The movie is set in a nowhere burg called Centerville ("A Real Nice Place," says a sign at the town limits), which is filled with barely sketched-in characters doing boring things that never tie together into an actual story. Farmer Miller (Steve Buscemi in a MAGA-style "Make America White Again" cap) is missing a chicken. Police chief Cliff Robertson (Murray) suspects the thief is forest-dwelling Hermit Bob (Tom Waits, in a role that could be excised from the movie with no disruptive effect at all). Cliff and his deputy, Ronnie Peterson (Driver), notice that their watches have stopped working and there's no more cell-phone service and daylight seems to be lasting much longer than it should. Soon fellow cop Mindy Morrison (Chloë Sevigny) is sharing their concern.

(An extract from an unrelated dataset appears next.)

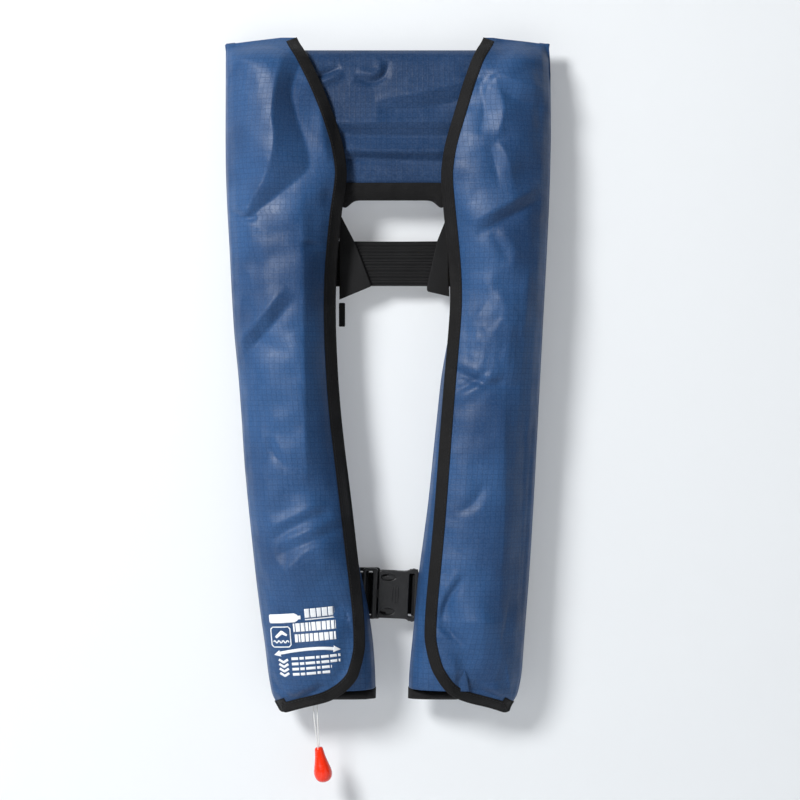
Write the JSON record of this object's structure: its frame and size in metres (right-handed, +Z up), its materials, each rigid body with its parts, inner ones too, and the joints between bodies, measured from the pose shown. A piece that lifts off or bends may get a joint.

Meanwhile, three kids at the local juvie lockup learn from TV newscaster Posie Juarez (Rosie Perez) that the earth has been knocked off its axis by "polar fracking." Presumably for this reason, the dead in the municipal cemetery have begun rising from their graves. Two of these creatures (Jarmusch vet Iggy Pop and the director's partner Sara Driver) make their way to the town diner, where they chow down on two employees and then avail themselves of coffee, the beverage they so loved in life. (The movie is well-stocked with film-culture references, and this notion of zombie consumerism echoes George Romero's 1978 Dawn of the Dead—although here we have zombies wandering the streets in search of wi-fi and Chardonnay. Which is admittedly pretty funny.)
What else? Well, everybody is weirdly wild about the movie's title song, a country fiddle ballad by Sturgill Simpson that keeps turning up on random CDs and car radios. We see gas station owner and comic-book connoisseur Bobby Wiggins (Caleb Landry Jones) trading zonked dialogue with deliveryman RZA and acting as oddly as you might expect from a character played by Caleb Landry Jones. Over at the Moonlight Motel, three youths (Selena Gomez, Austin Butler and Luka Sabbat) are fearfully bracing for the zombie apocalypse. And out on the road, Deputy Ronnie is getting all meta with Chief Cliff. (Asked how he knows this story won't turn out well, as he keeps predicting, Ronnie says, "Jim showed me the script.")
Then there's the incomparable Tilda Swinton, who plays Zelda Winston, Centerville's samurai undertaker (let's leave it at that). Swinton is never boring, and she's not boring here, either. But while I've always thought she could redeem even the lumpiest, unworthiest movie…after seeing this one, I'm not so sure.